• **Set task**
Please quote the material exactly, every line of it.
## Begin Task inputs
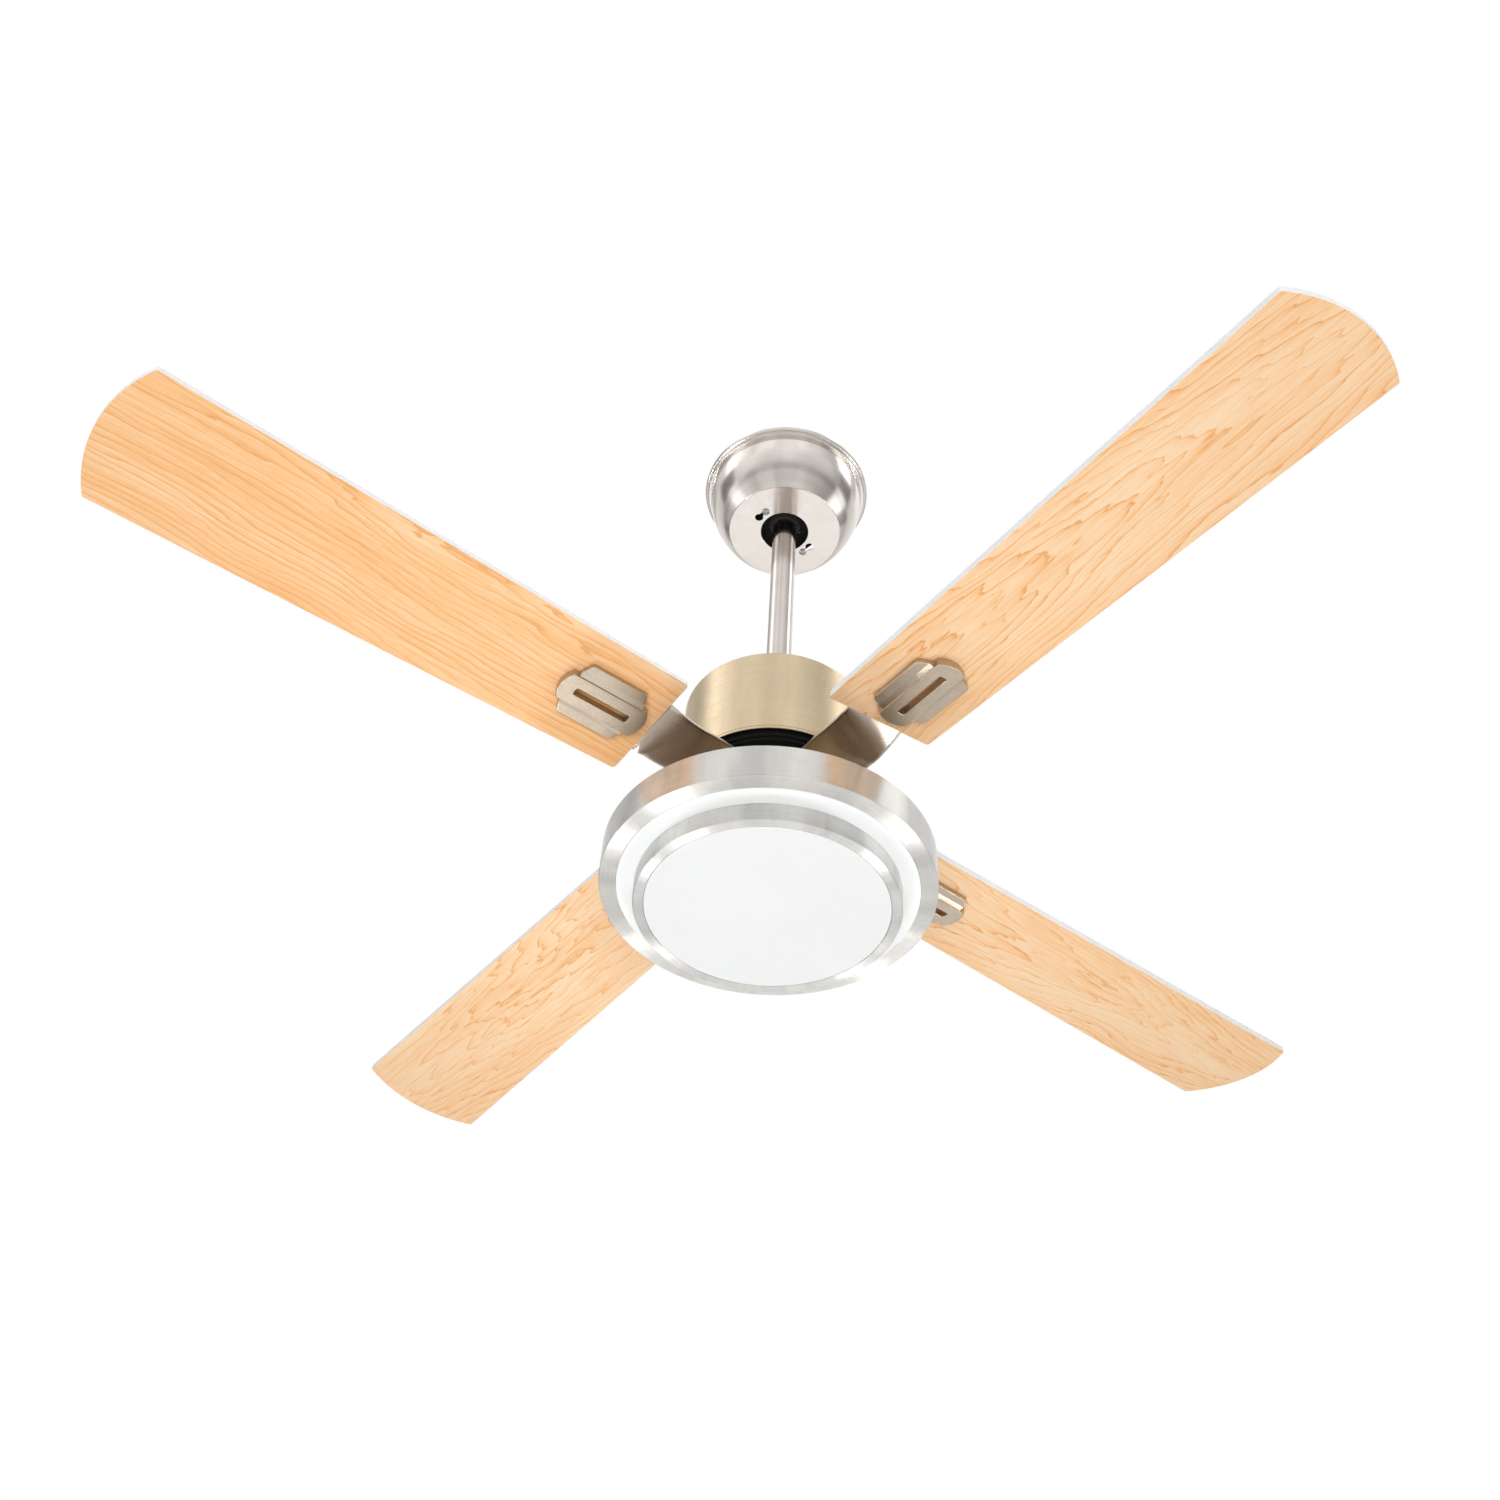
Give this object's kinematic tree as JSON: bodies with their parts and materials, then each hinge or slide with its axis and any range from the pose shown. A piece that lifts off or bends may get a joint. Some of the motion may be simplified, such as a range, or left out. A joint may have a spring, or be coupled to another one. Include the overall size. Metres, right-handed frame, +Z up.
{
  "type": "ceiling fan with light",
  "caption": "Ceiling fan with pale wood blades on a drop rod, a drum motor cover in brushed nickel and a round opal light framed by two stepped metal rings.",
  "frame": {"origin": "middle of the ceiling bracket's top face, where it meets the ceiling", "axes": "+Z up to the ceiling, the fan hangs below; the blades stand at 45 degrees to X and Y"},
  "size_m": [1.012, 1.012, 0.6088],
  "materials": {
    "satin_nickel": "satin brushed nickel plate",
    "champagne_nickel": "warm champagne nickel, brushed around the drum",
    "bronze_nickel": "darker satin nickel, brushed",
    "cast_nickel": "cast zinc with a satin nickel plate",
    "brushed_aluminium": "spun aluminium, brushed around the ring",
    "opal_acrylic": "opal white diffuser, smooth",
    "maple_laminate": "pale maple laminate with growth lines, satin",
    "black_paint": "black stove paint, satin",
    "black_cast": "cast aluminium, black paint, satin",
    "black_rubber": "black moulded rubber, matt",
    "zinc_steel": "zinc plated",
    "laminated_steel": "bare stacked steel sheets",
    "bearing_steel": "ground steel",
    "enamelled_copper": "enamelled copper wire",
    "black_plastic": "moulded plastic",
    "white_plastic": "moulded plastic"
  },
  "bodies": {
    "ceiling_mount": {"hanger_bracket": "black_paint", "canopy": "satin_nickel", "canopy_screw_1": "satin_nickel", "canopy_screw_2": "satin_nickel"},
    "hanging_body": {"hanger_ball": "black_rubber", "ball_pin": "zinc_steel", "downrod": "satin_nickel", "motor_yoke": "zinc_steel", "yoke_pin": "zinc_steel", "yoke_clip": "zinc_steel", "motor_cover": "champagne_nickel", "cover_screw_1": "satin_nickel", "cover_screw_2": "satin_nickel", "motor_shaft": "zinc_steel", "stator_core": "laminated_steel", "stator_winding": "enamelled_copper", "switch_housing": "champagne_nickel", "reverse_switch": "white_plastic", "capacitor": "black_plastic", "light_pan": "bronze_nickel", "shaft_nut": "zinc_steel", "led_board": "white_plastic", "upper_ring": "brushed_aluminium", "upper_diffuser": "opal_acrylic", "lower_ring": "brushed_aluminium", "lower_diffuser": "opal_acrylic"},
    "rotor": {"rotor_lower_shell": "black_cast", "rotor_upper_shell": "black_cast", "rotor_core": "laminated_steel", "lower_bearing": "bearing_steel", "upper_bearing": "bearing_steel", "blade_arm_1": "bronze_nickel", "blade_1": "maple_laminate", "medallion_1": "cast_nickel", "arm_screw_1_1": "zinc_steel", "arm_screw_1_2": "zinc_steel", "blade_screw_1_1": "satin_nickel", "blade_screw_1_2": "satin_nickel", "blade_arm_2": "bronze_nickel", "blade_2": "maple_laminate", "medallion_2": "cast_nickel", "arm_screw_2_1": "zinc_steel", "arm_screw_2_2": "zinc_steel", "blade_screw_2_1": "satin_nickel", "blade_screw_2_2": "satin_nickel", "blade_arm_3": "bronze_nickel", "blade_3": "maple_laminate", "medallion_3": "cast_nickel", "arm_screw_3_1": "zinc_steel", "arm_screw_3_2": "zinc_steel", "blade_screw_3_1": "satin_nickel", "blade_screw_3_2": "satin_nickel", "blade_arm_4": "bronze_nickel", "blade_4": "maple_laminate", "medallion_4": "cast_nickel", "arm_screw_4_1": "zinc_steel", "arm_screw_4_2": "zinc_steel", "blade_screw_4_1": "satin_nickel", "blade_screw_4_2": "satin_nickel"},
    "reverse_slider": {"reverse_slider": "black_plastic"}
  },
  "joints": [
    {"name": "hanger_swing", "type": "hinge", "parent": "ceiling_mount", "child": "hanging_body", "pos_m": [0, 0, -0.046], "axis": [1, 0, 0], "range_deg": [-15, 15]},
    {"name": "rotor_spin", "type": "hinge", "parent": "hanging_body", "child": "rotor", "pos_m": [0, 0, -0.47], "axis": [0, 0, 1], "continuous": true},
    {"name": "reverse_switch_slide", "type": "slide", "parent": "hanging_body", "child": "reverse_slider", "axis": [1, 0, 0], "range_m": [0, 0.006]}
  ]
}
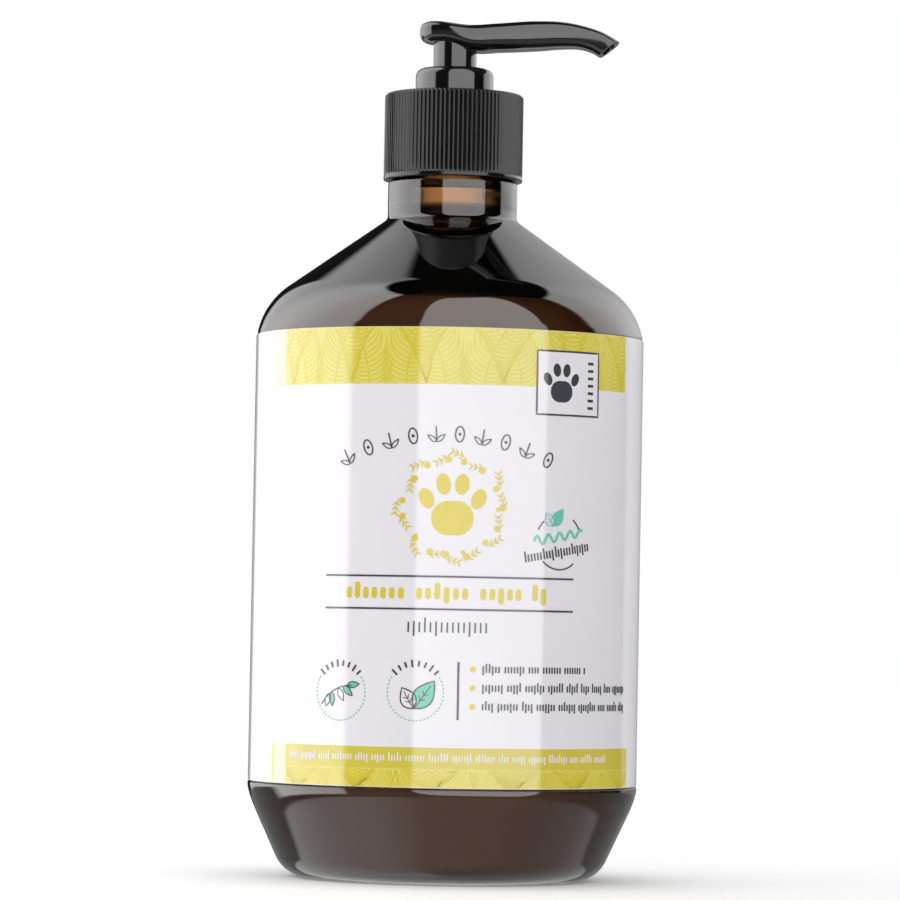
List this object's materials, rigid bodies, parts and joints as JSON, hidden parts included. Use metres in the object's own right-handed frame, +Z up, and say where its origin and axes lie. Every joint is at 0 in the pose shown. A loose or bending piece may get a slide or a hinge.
## End Task inputs
• **Full solution**
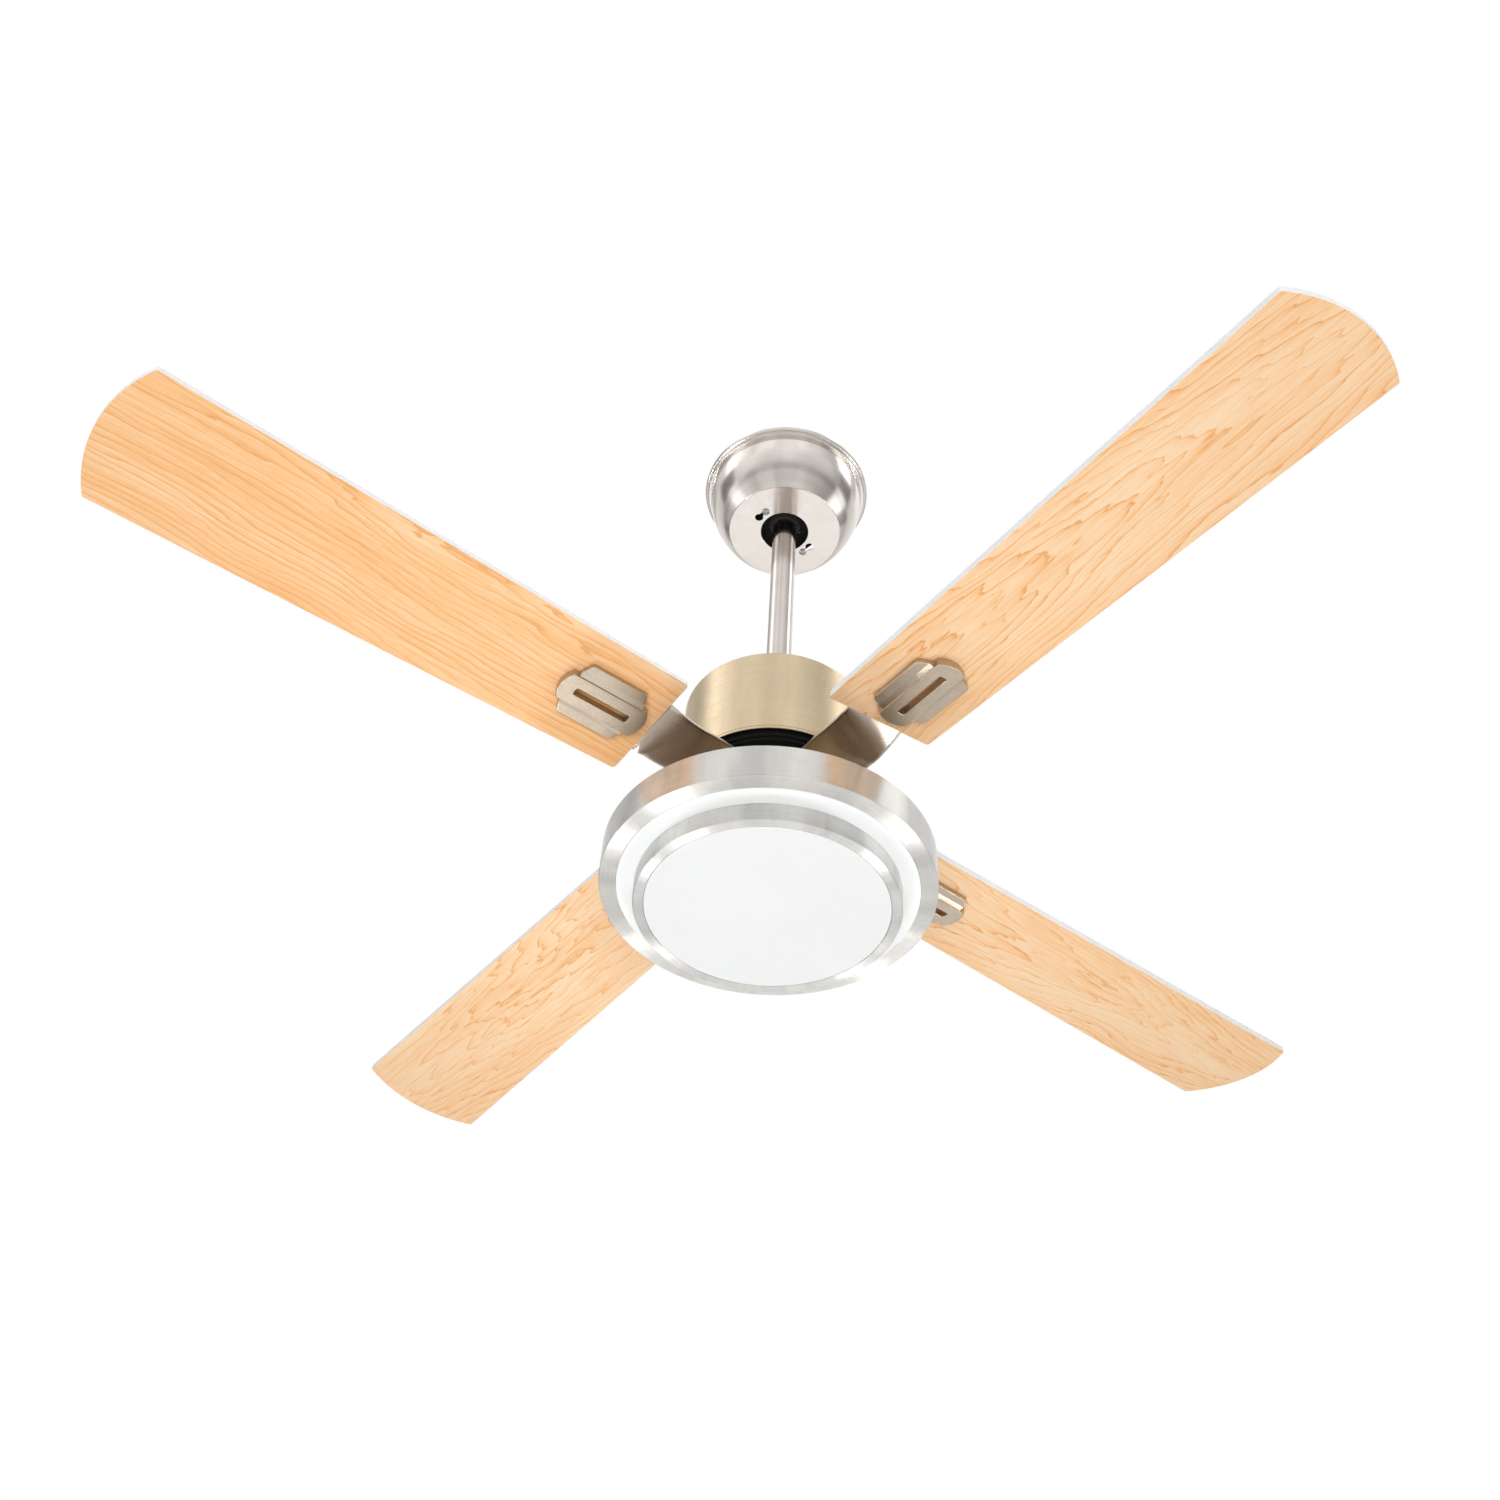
Give this object's kinematic tree as JSON: bodies with their parts and materials, then each hinge or slide with its axis and any range from the pose shown. A piece that lifts off or bends may get a joint. Some of the motion may be simplified, such as a range, or left out. A joint may have a spring, or be coupled to another one. Include the overall size. Metres, right-handed frame, +Z up.
{
  "type": "ceiling fan with light",
  "caption": "Ceiling fan with pale wood blades on a drop rod, a drum motor cover in brushed nickel and a round opal light framed by two stepped metal rings.",
  "frame": {"origin": "middle of the ceiling bracket's top face, where it meets the ceiling", "axes": "+Z up to the ceiling, the fan hangs below; the blades stand at 45 degrees to X and Y"},
  "size_m": [1.012, 1.012, 0.6088],
  "materials": {
    "satin_nickel": "satin brushed nickel plate",
    "champagne_nickel": "warm champagne nickel, brushed around the drum",
    "bronze_nickel": "darker satin nickel, brushed",
    "cast_nickel": "cast zinc with a satin nickel plate",
    "brushed_aluminium": "spun aluminium, brushed around the ring",
    "opal_acrylic": "opal white diffuser, smooth",
    "maple_laminate": "pale maple laminate with growth lines, satin",
    "black_paint": "black stove paint, satin",
    "black_cast": "cast aluminium, black paint, satin",
    "black_rubber": "black moulded rubber, matt",
    "zinc_steel": "zinc plated",
    "laminated_steel": "bare stacked steel sheets",
    "bearing_steel": "ground steel",
    "enamelled_copper": "enamelled copper wire",
    "black_plastic": "moulded plastic",
    "white_plastic": "moulded plastic"
  },
  "bodies": {
    "ceiling_mount": {"hanger_bracket": "black_paint", "canopy": "satin_nickel", "canopy_screw_1": "satin_nickel", "canopy_screw_2": "satin_nickel"},
    "hanging_body": {"hanger_ball": "black_rubber", "ball_pin": "zinc_steel", "downrod": "satin_nickel", "motor_yoke": "zinc_steel", "yoke_pin": "zinc_steel", "yoke_clip": "zinc_steel", "motor_cover": "champagne_nickel", "cover_screw_1": "satin_nickel", "cover_screw_2": "satin_nickel", "motor_shaft": "zinc_steel", "stator_core": "laminated_steel", "stator_winding": "enamelled_copper", "switch_housing": "champagne_nickel", "reverse_switch": "white_plastic", "capacitor": "black_plastic", "light_pan": "bronze_nickel", "shaft_nut": "zinc_steel", "led_board": "white_plastic", "upper_ring": "brushed_aluminium", "upper_diffuser": "opal_acrylic", "lower_ring": "brushed_aluminium", "lower_diffuser": "opal_acrylic"},
    "rotor": {"rotor_lower_shell": "black_cast", "rotor_upper_shell": "black_cast", "rotor_core": "laminated_steel", "lower_bearing": "bearing_steel", "upper_bearing": "bearing_steel", "blade_arm_1": "bronze_nickel", "blade_1": "maple_laminate", "medallion_1": "cast_nickel", "arm_screw_1_1": "zinc_steel", "arm_screw_1_2": "zinc_steel", "blade_screw_1_1": "satin_nickel", "blade_screw_1_2": "satin_nickel", "blade_arm_2": "bronze_nickel", "blade_2": "maple_laminate", "medallion_2": "cast_nickel", "arm_screw_2_1": "zinc_steel", "arm_screw_2_2": "zinc_steel", "blade_screw_2_1": "satin_nickel", "blade_screw_2_2": "satin_nickel", "blade_arm_3": "bronze_nickel", "blade_3": "maple_laminate", "medallion_3": "cast_nickel", "arm_screw_3_1": "zinc_steel", "arm_screw_3_2": "zinc_steel", "blade_screw_3_1": "satin_nickel", "blade_screw_3_2": "satin_nickel", "blade_arm_4": "bronze_nickel", "blade_4": "maple_laminate", "medallion_4": "cast_nickel", "arm_screw_4_1": "zinc_steel", "arm_screw_4_2": "zinc_steel", "blade_screw_4_1": "satin_nickel", "blade_screw_4_2": "satin_nickel"},
    "reverse_slider": {"reverse_slider": "black_plastic"}
  },
  "joints": [
    {"name": "hanger_swing", "type": "hinge", "parent": "ceiling_mount", "child": "hanging_body", "pos_m": [0, 0, -0.046], "axis": [1, 0, 0], "range_deg": [-15, 15]},
    {"name": "rotor_spin", "type": "hinge", "parent": "hanging_body", "child": "rotor", "pos_m": [0, 0, -0.47], "axis": [0, 0, 1], "continuous": true},
    {"name": "reverse_switch_slide", "type": "slide", "parent": "hanging_body", "child": "reverse_slider", "axis": [1, 0, 0], "range_m": [0, 0.006]}
  ]
}
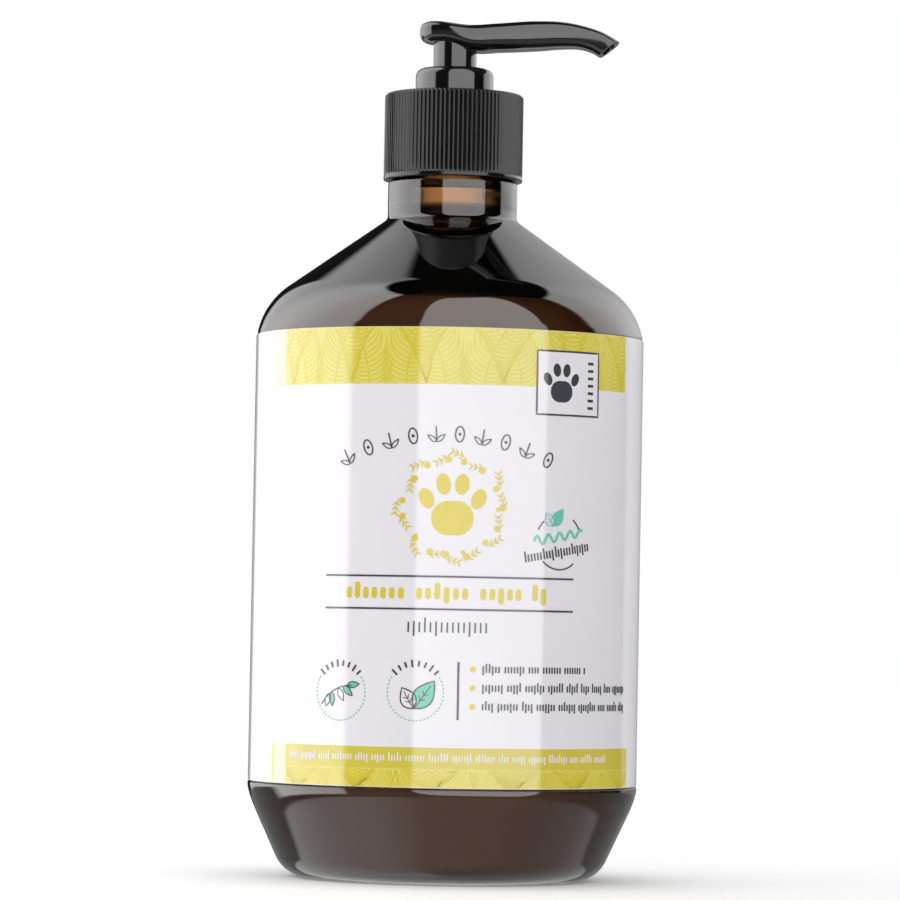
List this object's materials, rigid bodies, parts and joints as JSON, hidden parts included. Use metres in the object's own right-handed frame, +Z up, and say where its origin and axes lie. Every joint is at 0 in the pose shown. A loose or bending piece may get a slide or a hinge.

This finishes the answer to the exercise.